Selepas turun dari Kereta Api Batara Kresna di Stasiun Sukoharjo, saya dan rekan memutuskan untuk mencari makan. Melihat Google Maps, ternyata letak stasiun ini tidak jauh dari Alun-Alun Sukoharjo yang bernama Alun-Alun Satya Negara. Saya menduga, jika kami sejenak melepas penat di sana, kami bisa sekalian mencari makan. Seperti yang kami lakukan di alun-alun kota lain.

Keluar dari stasiun, saya dikejutkan dengan angkutan kota dengan kondisi yang tidak terlalu baik. Saya tidak tahu angkutan tersebut jurusan apa dan akan mengantarkan penumpang ke mana. Yang jelas, angkutan itu berjejer begitu saja di ujung jalan keluar stasiun menuju jalan raya.

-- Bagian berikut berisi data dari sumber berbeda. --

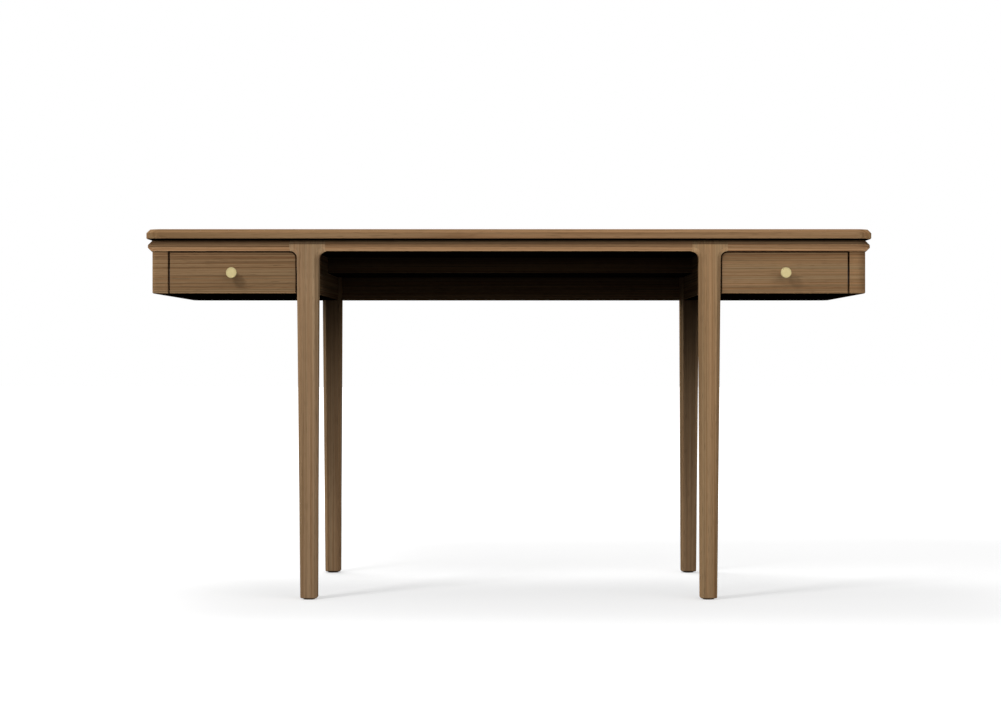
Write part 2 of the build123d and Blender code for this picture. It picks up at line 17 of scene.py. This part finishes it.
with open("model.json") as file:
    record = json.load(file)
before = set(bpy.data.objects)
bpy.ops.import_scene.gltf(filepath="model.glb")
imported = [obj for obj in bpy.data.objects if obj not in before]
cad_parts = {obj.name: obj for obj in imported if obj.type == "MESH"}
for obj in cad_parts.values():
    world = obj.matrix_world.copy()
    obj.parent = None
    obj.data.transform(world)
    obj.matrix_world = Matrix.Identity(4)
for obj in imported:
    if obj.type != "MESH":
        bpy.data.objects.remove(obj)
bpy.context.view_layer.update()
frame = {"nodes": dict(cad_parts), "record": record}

MM = 0.001


# Reading the frame


slab_low, slab_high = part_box("top_panel")
knob_low, knob_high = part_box("knob_right")
slab_middle = (slab_low + slab_high) / 2


# Small helpers for node trees


class Tree:
    """Adds nodes to a node tree. A socket given as a value is linked."""

    def __init__(self, tree):
        self.tree = tree

    def put(self, socket, value):
        if isinstance(value, bpy.types.NodeSocket):
            self.tree.links.new(value, socket)
        else:
            socket.default_value = value

    def node(self, kind, values=(), **settings):
        made = self.tree.nodes.new(kind)
        for key, value in settings.items():
            setattr(made, key, value)
        for key, value in dict(values).items():
            self.put(made.inputs[key], value)
        return made

    def math(self, operation, a, b=0.0, clamp=False):
        made = self.node("ShaderNodeMath", {0: a, 1: b}, operation=operation, use_clamp=clamp)
        return made.outputs[0]

    def xyz(self, x, y, z):
        return self.node("ShaderNodeCombineXYZ", {0: x, 1: y, 2: z}).outputs[0]

    def noise(self, vector, detail=0.0, roughness=0.5, scale=1.0):
        made = self.node(
            "ShaderNodeTexNoise",
            {"Vector": vector, "Scale": scale, "Detail": detail, "Roughness": roughness},
        )
        return made.outputs[0]

    def spread(self, value, low, high, to_low=0.0, to_high=1.0, smooth=True):
        made = self.node(
            "ShaderNodeMapRange",
            {0: value, 1: low, 2: high, 3: to_low, 4: to_high},
            interpolation_type="SMOOTHSTEP" if smooth else "LINEAR",
        )
        return made.outputs[0]

    def mix(self, share, a, b, blend="MIX"):
        made = self.node("ShaderNodeMix", data_type="RGBA", blend_type=blend)
        self.put(made.inputs[0], share)
        self.put(made.inputs[6], a)
        self.put(made.inputs[7], b)
        return made.outputs[2]

    def grey(self, value):
        made = self.node("ShaderNodeCombineColor", {0: value, 1: value, 2: value})
        return made.outputs[0]

    def bump(self, height, strength, distance):
        made = self.node(
            "ShaderNodeBump", {"Height": height, "Strength": strength, "Distance": distance}
        )
        return made.outputs[0]


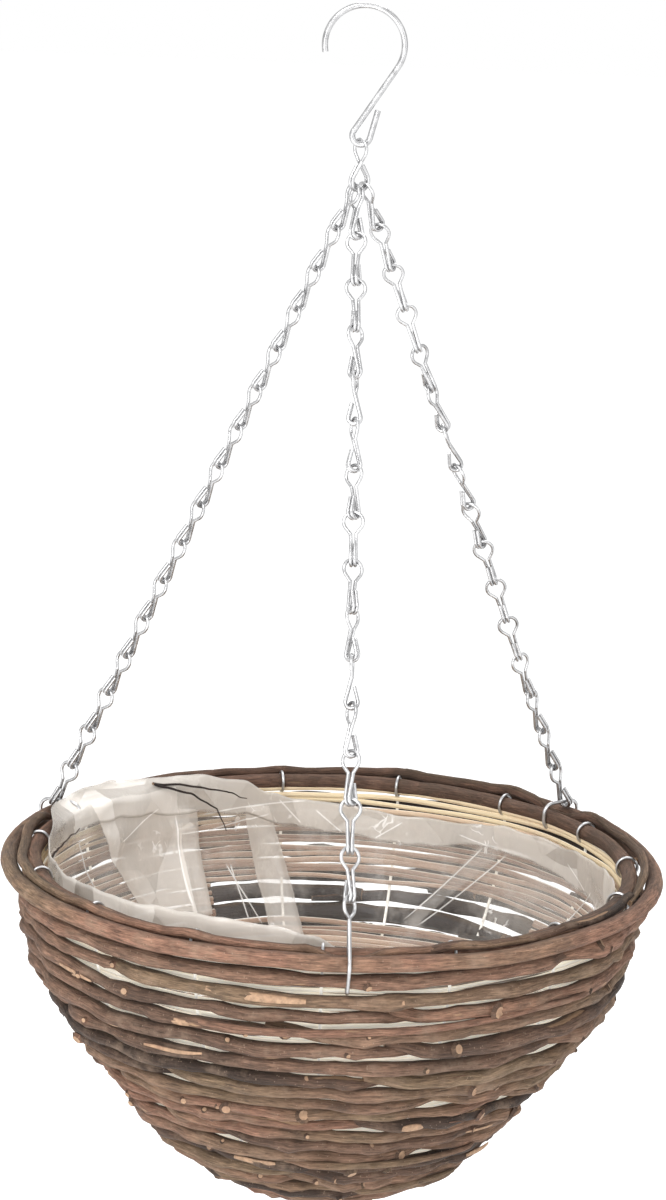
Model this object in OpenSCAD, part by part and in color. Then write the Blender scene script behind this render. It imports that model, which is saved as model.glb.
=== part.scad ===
// Hanging willow basket: rows of bent willow rods on wire ribs, hung by three chains from one hook.
// The origin is where the hook rests on its support, +Z is up, and all lengths are in millimetres.

/* [Hook] */
// Thickness of the hook wire
hook_wire_d = 3.2; // [2.8:0.1:3.6]
// Inside width of the crook
crook_w = 37.4; // [34:0.2:44]
// Height from the support down to the middle of the eye's lowest wire
hook_drop = 69.6; // [68:0.2:84]
// Radius of the eye, to the middle of its wire
eye_r = 4.6; // [4.4:0.1:5]
// Length of the wire's free end beside the stem
eye_end_len = 15; // [8:0.5:15]

/* [Chains] */
// Thickness of the link wire
link_wire_d = 1.8; // [1.6:0.05:1.85]
// Distance from one link to the next
link_pitch = 24.4; // [24:0.1:28]
// Radius of a link's round head, to the middle of its wire
link_head_r = 5; // [4.9:0.05:5.4]
// Length of a link's round head, from its top wire to its neck
link_head_len = 11.2; // [10.8:0.1:12]
// Distance between the two legs of a link at its neck, middle to middle
leg_spacing = 3; // [2.8:0.05:3.2]
// Distance between the two hooks of a link, middle to middle
hook_spacing = 2.1; // [2.05:0.05:2.2]
// Radius of a link's hooks, to the middle of the wire
link_hook_r = 3.2; // [3.1:0.05:3.4]
// Length of wire that stands up from each hook to its cut end
link_return_len = 7.4; // [4:0.2:7.6]
// Radius of the top link's hooks, to the middle of the wire
top_hook_r = 5.1; // [5:0.05:5.4]
// Turn of the top link away from the hook's plane
top_link_turn = -53; // [-60:1:-52]
// Number of links in each back chain, one more than in the front chain
side_links = 16; // [12:1:16]
// Direction of the front chain, from straight ahead
front_azimuth = 3.5; // [-6:0.5:8]
// Direction of the right chain, from straight ahead
right_azimuth = 130.5; // [110:0.5:140]
// Direction of the left chain, from straight ahead
left_azimuth = -115; // [-140:0.5:-110]

/* [Basket] */
// Width across the rim
rim_d = 350; // [320:5:400]
// Distance that the wall below stands in from the rim
wall_inset = 7; // [6:0.5:12]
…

Angkutan kota di dekat Stasiun Sukoharjo. - Dokumentasi pribadi
Angkutan kota di dekat Stasiun Sukoharjo. - Dokumentasi pribadi
Baru beberapa meter kami berjalan, tali sandal gunung rekan saya tiba-tiba saja lepas. Tentu, ia kesulitan berjalan dan sangat riskan untuk melanjutkan perjalanan. Untunglah, tak jauh dari situ, saya menemukan seorang penjahit sandal dan sepatu yang membuka lapaknya di dekat sebuah toko.

Tak perlu waktu lama, kami pun segera menyeberang dengan kondisi teman saya tanpa alas kaki. Cukup menyiksa juga berjalan tanpa alas kaki dalam cuaca panas seperti itu. Tapi bagaimana lagi. Kami tidak menemukan satu pun toko yang buka untuk mencari sandal jepit sebagai cadangan.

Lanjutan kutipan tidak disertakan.